Opinion ID: 2967751
Heading Depth: 4
Heading Rank: 3

Heading: The Promotion and Concealment Issues

Text: Similarly unavailing is the contention that the Industrial Check Transactions failed to constitute either promotion money laundering or concealment money laundering. According to the Boldens, the Industrial Check Transactions were only used to carry on the legitimate business of Carolina Supply, and they thus did not qualify as promotion or concealment money laundering. Indeed, several courts have vacated money laundering convictions where the financial transactions were utilized for legitimate purposes. See e.g., United States v. Olaniyi-Oke, 199 F.3d 767, 770 (5th Cir. 1999) (concluding there was no evidence that computers purchased in financial transaction charged as money laundering were to be used for anything other than fully legal personal use); United States v. Calderon, 169 F.3d 718, 721-22 (11th Cir. 1999) (determining there was no evidence that Appellant’s conduct furthered the alleged underlying narcotics trafficking). For the reasons explained below, we reject this contention.
Under the evidence, the Industrial Check Transactions were designed to avoid disclosing the Related Party Transactions to Medicaid, allowing the Boldens to evade Medicaid’s regulatory requirements and charge Medicaid inflated costs. Further, Emerald Health’s payments to Industrial compensated Nelson for his part in the scheme, encouraging his continued participation therein. Finally, Carolina Supply used the money it received from Industrial to purchase and UNITED STATES v. BOLDEN 21 deliver part of the supplies Industrial billed to Emerald Health. These partial deliveries provided an aura of legitimacy to Emerald Health’s payments to Industrial, allowing the Boldens to further conceal their scheme. Thus, the circumstances underlying the Industrial Check Transactions are sufficient to justify the finding that the Boldens committed promotion money laundering. In other decisions, we have ruled similarly. For example, in United States v. Wilkinson, 137 F.3d 214 (4th Cir. 1998), we found the evidence sufficient to sustain convictions for promotion money laundering. There, the defendants had obtained loans from an insurance company by misrepresenting that the funds would be used to finance accounts receivable for physicians. The funds were instead employed to promote risky non-medical businesses. In their scheme, the defendants created a sham business for the purpose of handling the loans. The insurance company wired loan proceeds to the sham business, which transferred those proceeds to the non-medical businesses. We found the transactions to constitute promotion money laundering, in contravention of § 1956(a)(1)(A)(i), because, as Judge Hamilton explained, the transfer of money from [the sham business] to the non-medical businesses was integral to the success of the overall scheme. Id. at 221. In this case, Industrial was a sham business, used solely to deceive Medicaid on the Related Party Transactions, and it was thus integral to the success of the scheme.

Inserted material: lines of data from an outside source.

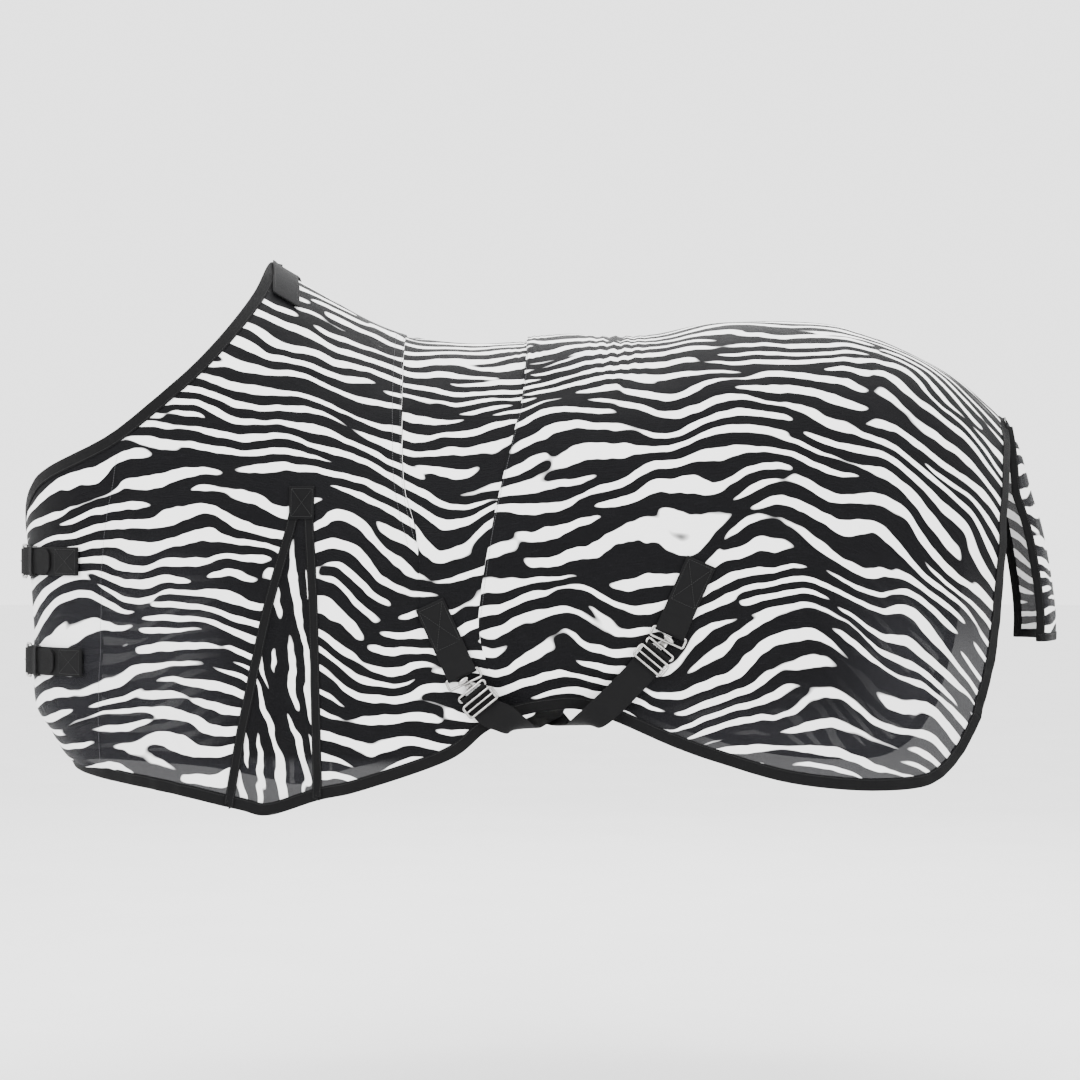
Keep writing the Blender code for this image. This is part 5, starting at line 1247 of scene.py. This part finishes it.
for level, height in LEVELS:
    line = chest_line(height)
    place, out = round_chest(line, BUCKLE_PLACE, BUCKLE_LIFT)
    along = np.cross((0, 0, 1), out)
    along = along * np.sign(along[0])
    axes = Matrix((Vector(along), Vector(np.cross(out, along)), Vector(out))).transposed().to_4x4()
    axes.translation = Vector(place)
    reach = BUCKLE_LONG / 2 - WIRE
    heel, bar = place + along * reach, place - along * reach
    turned = axes @ Matrix.Rotation(math.pi / 2, 4, "Z")
    outline = wire_loop(CHEST_WIDE + 0.012, BUCKLE_LONG, 0.0045)
    buckle = wire_object(level + "_buckle_wire", outline, turned, WIRE)
    joins(buckle, level + "_buckle", "nickel", level + "_chest_buckle")
    heel_axes = axes @ Matrix.Translation((reach, 0, 0))
    eye = WIRE + 0.0005 + PRONG
    circle = [(eye * math.cos(t), 0, eye * math.sin(t)) for t in np.linspace(0, math.tau, 25)[:-1]]
    places = in_axes(heel_axes, circle)
    loop = sweep("eye", places, ways(heel_axes, [(0, 1, 0)] * 24), round_wire(PRONG, 12), nickel, closed=True)
    tip = smooth_line([(-eye, 0, 0.0005), (-reach, 0, 0.0022), (0.003 - 2 * reach, 0, 0.0039),
                       (-0.0025 - 2 * reach, 0, WIRE + PRONG + 0.0006)], 8)
    rod_outs = ways(heel_axes, [(0, 0, 1)] * len(tip))
    rod = sweep("rod", in_axes(heel_axes, tip), rod_outs, round_wire(PRONG, 12), nickel)
    prong = merged(level + "_prong_wire", [loop, rod])
    joins(prong, level + "_prong", "nickel", level + "_chest_prong")

    fold = WIRE + 0.0004 + CHEST_THICK / 2
    turns = np.radians(np.linspace(62, 264, 18))
    arc = heel + (along * np.cos(turns)[:, None] + out * np.sin(turns)[:, None]) * fold
    arc_out = along * np.cos(turns)[:, None] + out * np.sin(turns)[:, None]
    upper = [round_chest(line, *stop) for stop in PATCH_TOP]
    lower = [round_chest(line, *stop) for stop in PATCH_UNDER]
    flat, flat_out = route(upper, 22)
    under, under_out = route(lower, 18)
    webbing_piece(level + "_patch_top_layer", flat, flat_out, CHEST_WIDE, CHEST_THICK,
                  "left_%s_chest_patch" % level)
    webbing_piece(level + "_patch_under_layer", under, -under_out, CHEST_WIDE, CHEST_THICK)
    part_wide = CHEST_WIDE / 2 - PRONG_GAP
    for word, way in (("above", 1), ("below", -1)):
        lift = np.array((0, 0, way * (PRONG_GAP + part_wide / 2)))
        ends = np.vstack([flat[-2:], arc, under[:2]]) + lift
        end_outs = np.vstack([flat_out[-2:], arc_out, -under_out[:2]])
        webbing_piece("%s_patch_fold_%s" % (level, word), ends, end_outs, part_wide, CHEST_THICK)

    stops = [round_chest(line, *stop) for stop in STRAP_START]
    for i in (7, 8):
        stops[i] = (stops[i][0] + (-SPAN_BOW, 0, 0), stops[i][1])
    stops.append((bar - out * (WIRE + CHEST_THICK / 2 + 0.0007), out))
    stops.append(((bar + heel) / 2 + out * 0.0008, out))
    stops.append((heel + out * (fold + CHEST_THICK + 0.0026), out))
    stops += [round_chest(line, *stop) for stop in STRAP_END]
    run, run_out = route(stops, 130)
    narrow = np.ones(len(run))
    narrow[-4:] = (0.97, 0.90, 0.76, 0.52)
    strap = sweep(level + "_chest_strap_woven", run, run_out, flat_profile(CHEST_WIDE * 0.9, CHEST_THICK),
                  strap_webbing, shares=narrow)
    joins(strap, "sheet", "webbing", level + "_chest_strap")

    base, facing_out = round_chest(line, 0.134, 0.0)
    half, low_edge, high_edge = CHEST_WIDE / 2 + 0.0012, 0.0066, 0.0166
    corner = [(half - 0.003, high_edge), (half + 0.0002, high_edge - 0.004), (half, low_edge)]
    bridge = smooth_line([(-a, b) for a, b in corner[::-1]] + [(0, high_edge + 0.0004)] + corner, 8)
    points = base + np.array((0, 0, 1.0)) * bridge[:, :1] + facing_out * bridge[:, 1:]
    ahead = np.gradient(bridge, axis=0)
    band_out = -ahead[:, 1:] * np.array((0, 0, 1.0)) + ahead[:, :1] * facing_out
    webbing_piece(level + "_keeper_band", points, band_out, 0.0120, 0.0013, level + "_chest_keeper")

    seams = []
    for side_sign, lift in ((1, 0.0055), (-1, 0.0042)):
        begin, end = SEWN_FROM, SEWN_TO
        for a, b, tall_a, tall_b in ((begin, end, 1, 1), (end, end, 1, -1), (end, begin, -1, -1),
                                     (begin, begin, -1, 1), (begin, end, 1, -1), (begin, end, -1, 1)):
            share = np.linspace(0, 1, 30)
            spots = [round_chest(line, side_sign * (a + (b - a) * s), lift) for s in share]
            rise = (tall_a + (tall_b - tall_a) * share) * (CHEST_WIDE / 2 - 0.004)
            places = np.array([p for p, _ in spots]) + rise[:, None] * np.array((0, 0, 1.0))
            seams.append((places, np.array([o for _, o in spots])))
    sew(level + "_chest_stitching", seams, "sheet", black_thread)

# ------------------------------------------------------------------ floor and light
# A plain pale floor at the height of the horse's hooves, and soft light from large lamps
# above and to both sides, as in a small studio.
FLOOR_HEIGHT = -1.30
floor_mesh = bpy.data.meshes.new("floor")
ring_points = [(34 * math.cos(t), 34 * math.sin(t), FLOOR_HEIGHT) for t in np.linspace(0, math.tau, 65)[:-1]]
floor_mesh.from_pydata(ring_points, [], [tuple(range(64))])
floor = bpy.data.objects.new("floor", floor_mesh)
bpy.context.scene.collection.objects.link(floor)
n = Nodes("pale_floor")
place = n.add("TexCoord", output="Object")
shade = n.spread(n.noise(place, 3.0, 4.0), 0.3, 0.7)
n.finish("Base Color", n.blend(shade, (0.86, 0.86, 0.86), (0.89, 0.89, 0.89)))
n.shader.inputs["Roughness"].default_value = 0.9
floor_mesh.materials.append(n.material)
floor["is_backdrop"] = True

world = bpy.data.worlds.new("studio")
bpy.context.scene.world = world
world.use_nodes = True
world.node_tree.nodes["Background"].inputs["Color"].default_value = (1.0, 1.0, 1.0, 1.0)
world.node_tree.nodes["Background"].inputs["Strength"].default_value = 2.7


def soft_lamp(name, place, power, size):
    """A square soft box that looks at the middle of the sheet."""
    lamp = bpy.data.objects.new(name, bpy.data.lights.new(name, "AREA"))
    lamp.data.energy = power
    lamp.data.size = size
    lamp.location = place
    lamp.rotation_euler = (Vector((0, 0, -0.35)) - Vector(place)).to_track_quat("-Z", "Y").to_euler()
    bpy.context.scene.collection.objects.link(lamp)


soft_lamp("lamp_left_of_camera", (-2.6, -3.4, 1.5), 150, 2.2)
soft_lamp("lamp_right_of_camera", (2.8, -3.2, 1.0), 85, 2.2)
soft_lamp("lamp_above", (0.2, 0.3, 2.6), 130, 2.6)
soft_lamp("lamp_behind", (0.6, 3.4, 1.4), 45, 2.4)

# ------------------------------------------------------------------ sizes
# The box of everything shown, the floor left out.
low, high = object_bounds()
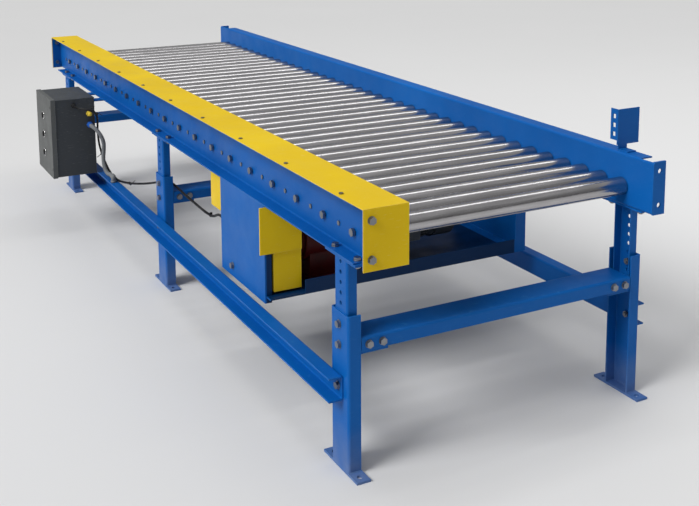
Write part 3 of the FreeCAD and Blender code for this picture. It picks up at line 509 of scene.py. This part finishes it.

The evidence also established that the Industrial Check Transactions constituted concealment money laundering, pursuant to § 1956(a)(1)(B)(i). On this point, the Boldens maintain that, while the Industrial Check Transactions were designed to avoid the requirements of the Medicaid regulations, they were not designed to conceal the fact that Emerald Health had obtained prospective payments from Medicaid. On this basis, they assert that their convictions for concealment money laundering are invalid. Viewed in the proper light, however, the Industrial Check Transactions concealed the fact that the payments Medicaid made to Emerald Health were being used in the Related Party Transactions. As related above, supra Part II.B.2, the Boldens and Nelson created Industrial to 22 UNITED STATES v. BOLDEN hide the fact that Emerald Health was ordering supplies from Carolina Supply, a related party. The Industrial Check Transactions concealed this arrangement and enabled Medicaid to be billed at inflated prices for the supplies ordered from Carolina Supply. Those transactions also concealed the fact that the money flowing into Carolina Supply, and ultimately to the Boldens, was derived from Medicaid funds. The creation and use of sham businesses is highly relevant to the proof of concealment money laundering. The Fifth Circuit, in United States v. Willey, 57 F.3d 1374, 1385 (5th Cir. 1995), observed that the use of a third party, for example, a business entity or a relative, to purchase goods on one’s behalf or from which one will benefit usually constitutes sufficient proof of a design to conceal. And in United States v. Ladum, 141 F.3d 1328, 1333 (9th Cir. 1998), the Ninth Circuit, in an analogous situation, concluded that a defendant who concealed his ownership in a business from a bankruptcy trustee, through the use of nominees who held themselves out as owners of the stores, had committed concealment money laundering. The court reasoned that the use of nominees prevented the bankruptcy trustee from knowing that [the defendant] was the legitimate owner of the stores. Id. at 1340. Likewise, the Boldens’ use of Industrial concealed the fact that Emerald Health was billing Medicaid (at inflated prices) for the Related Party Transactions. In sum, the evidence sufficiently proves the allegations of concealment money laundering.